Published online by Cambridge University Press: 22 September 2009
Many business ethicists seem to work from the assumption that individuals' behavior is informed by deliberate moral decisions. Their efforts are therefore often directed at helping people make better moral decisions by teaching them appropriate reasoning skills. Ethics training courses and university curricula therefore typically introduce people to philosophical paradigms, in which “rational” principles or “objective” procedures form the basis of morality. The role that these paradigms continue to play in people's perceptions and understanding of ethics is problematic, because they effectively enforce a distinction between theory and practice. This contributes significantly to the dissociation of ethics from business practice.

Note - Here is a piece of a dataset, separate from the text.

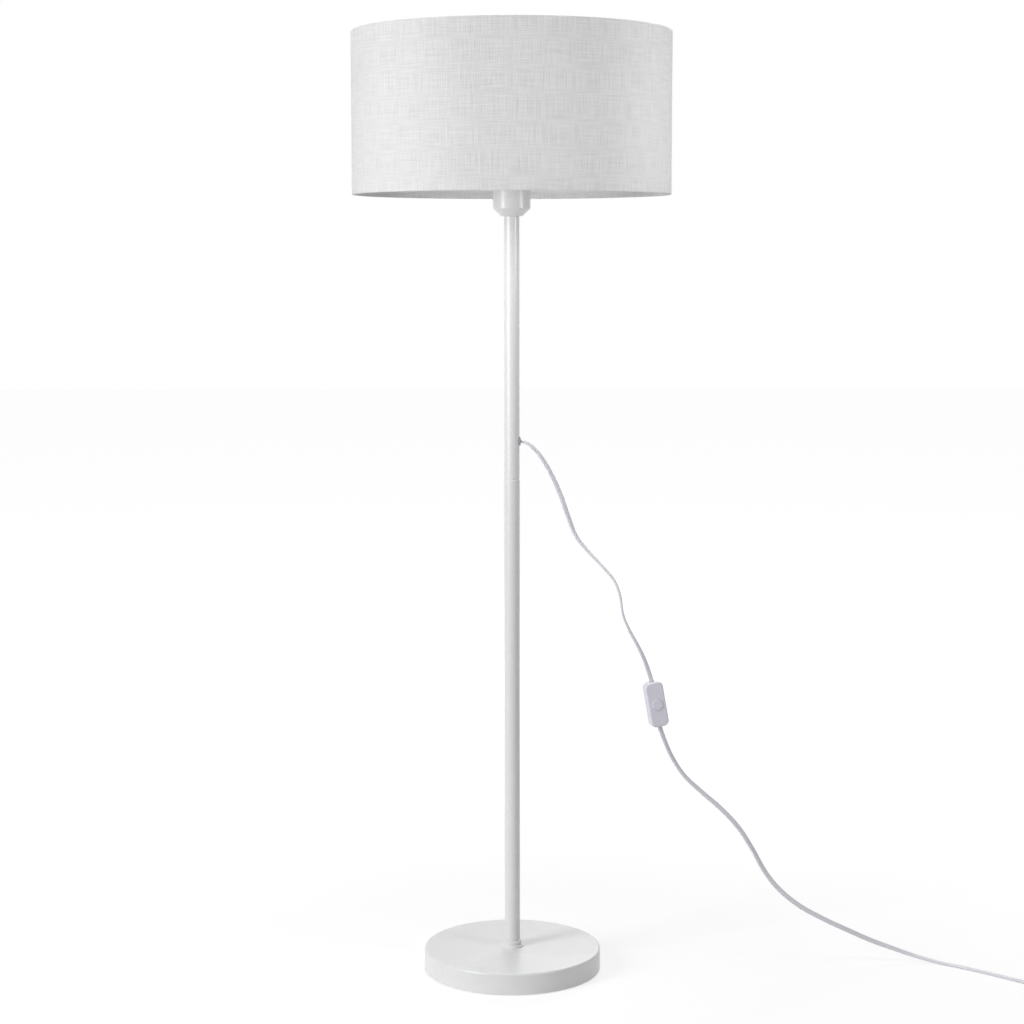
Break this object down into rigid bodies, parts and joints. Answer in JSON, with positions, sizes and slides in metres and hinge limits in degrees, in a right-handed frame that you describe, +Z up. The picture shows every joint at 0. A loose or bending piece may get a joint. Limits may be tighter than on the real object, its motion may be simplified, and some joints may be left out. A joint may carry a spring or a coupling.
{
  "type": "floor lamp",
  "caption": "Straight column floor lamp with a round weighted base, a fabric drum shade and a flat lead that leaves the column half way up, with an in-line switch and a plug",
  "frame": {"origin": "centre of the base's foot, on the floor", "axes": "+Z up along the column, -Y towards the viewer of the picture, +X the side on which the lead leaves the column"},
  "size_m": [1.0897, 0.45, 1.349],
  "materials": {
    "powder_coat": "satin",
    "zinc_steel": "satin",
    "concrete": "matte",
    "felt": "matte",
    "brass": "satin",
    "nickel": "gloss",
    "white_plastic": "satin",
    "holder_plastic": "matte",
    "grey_plastic": "matte",
    "black_plastic": "satin",
    "lead_sheath": "satin",
    "shade_fabric": "matte",
    "shade_liner": "matte",
    "white_wire": "satin",
    "opal": "satin",
    "core_insulation": "matte"
  },
  "bodies": {
    "lamp": {"base_pad": "felt", "base_bottom_plate": "zinc_steel", "base_weight": "concrete", "base_cover": "powder_coat", "base_bolt": "zinc_steel", "base_washer": "zinc_steel", "base_collar": "powder_coat", "lower_tube": "powder_coat", "lower_tube_bottom_plug": "zinc_steel", "lower_tube_top_plug": "zinc_steel", "joint_stud": "zinc_steel", "upper_tube": "powder_coat", "upper_tube_bottom_plug": "zinc_steel", "upper_tube_top_plug": "zinc_steel", "holder_nipple": "zinc_steel", "nipple_washer": "zinc_steel", "nipple_nut": "zinc_steel", "holder_cup": "powder_coat", "holder_base": "holder_plastic", "contact_block": "holder_plastic", "terminal_screws": "brass", "centre_contact": "brass", "side_contact": "brass", "holder_shell": "holder_plastic", "screw_sleeve": "nickel", "lower_shade_ring": "holder_plastic", "upper_shade_ring": "holder_plastic", "shade_fitter": "white_wire", "shade_top_wire": "white_wire", "shade_liner": "shade_liner", "shade_fabric": "shade_fabric", "cord_bushing": "grey_plastic", "cord_anchor": "grey_plastic", "cord_inside": "lead_sheath", "lead_wires": "core_insulation", "cord_upper": "lead_sheath", "switch_front": "white_plastic", "switch_back": "white_plastic", "switch_spring": "zinc_steel", "switch_contacts": "brass", "switch_leads": "lead_sheath", "switch_screws": "zinc_steel", "cord_lower": "lead_sheath", "cord_coil": "lead_sheath", "plug_strain_relief": "white_plastic", "plug_body": "white_plastic", "plug_pins": "nickel", "plug_sleeves": "black_plastic"},
    "button": {"switch_button": "white_plastic"},
    "bulb_lift": {"bulb_tip": "nickel", "bulb_insulator": "black_plastic"},
    "bulb": {"bulb_cap": "nickel", "bulb_housing": "holder_plastic", "bulb_globe": "opal"}
  },
  "joints": [
    {"name": "switch_press", "type": "slide", "parent": "lamp", "child": "button", "axis": [-0.2382, 0.9703, -0.042], "range_m": [0, 0.002], "stiffness_N_per_m": 600, "springref_m": -0.004},
    {"name": "bulb_rise", "type": "slide", "parent": "lamp", "child": "bulb_lift", "axis": [0, 0, 1], "range_m": [0, 0.018]},
    {"name": "bulb_turn", "type": "hinge", "parent": "bulb_lift", "child": "bulb", "pos_m": [0, 0, 1.15], "axis": [0, 0, 1], "range_deg": [0, 1800]}
  ],
  "couplings": [
    {"joint": "bulb_turn", "follows": "bulb_rise", "rad_per_m": 1745.3}
  ]
}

The distinction between theory and practice that is evident in many business ethicists' understanding of morality has a long history. One can argue that it has its origins in the seventeenth century, when philosophers began to explore various forms of universalism and instrumentalism in moral theory. At the dawn of the Enlightenment, slogans like “Aude sapere!” or “dare to know!” carried the day. Individuals were encouraged to use their capacity for reason in the formulation of moral rules, instead of simply deferring unthinkingly to the authority of the church or state. Some seventeenth-century moral philosophers came to see ethics less as a responsive sort of practical judgment, and more in terms of an effort to rationally formulate and objectively apply universal, a priori principles. Others argued that ethical decisions had to be based on a rational, unbiased assessment of the anticipated effects of all available courses of action.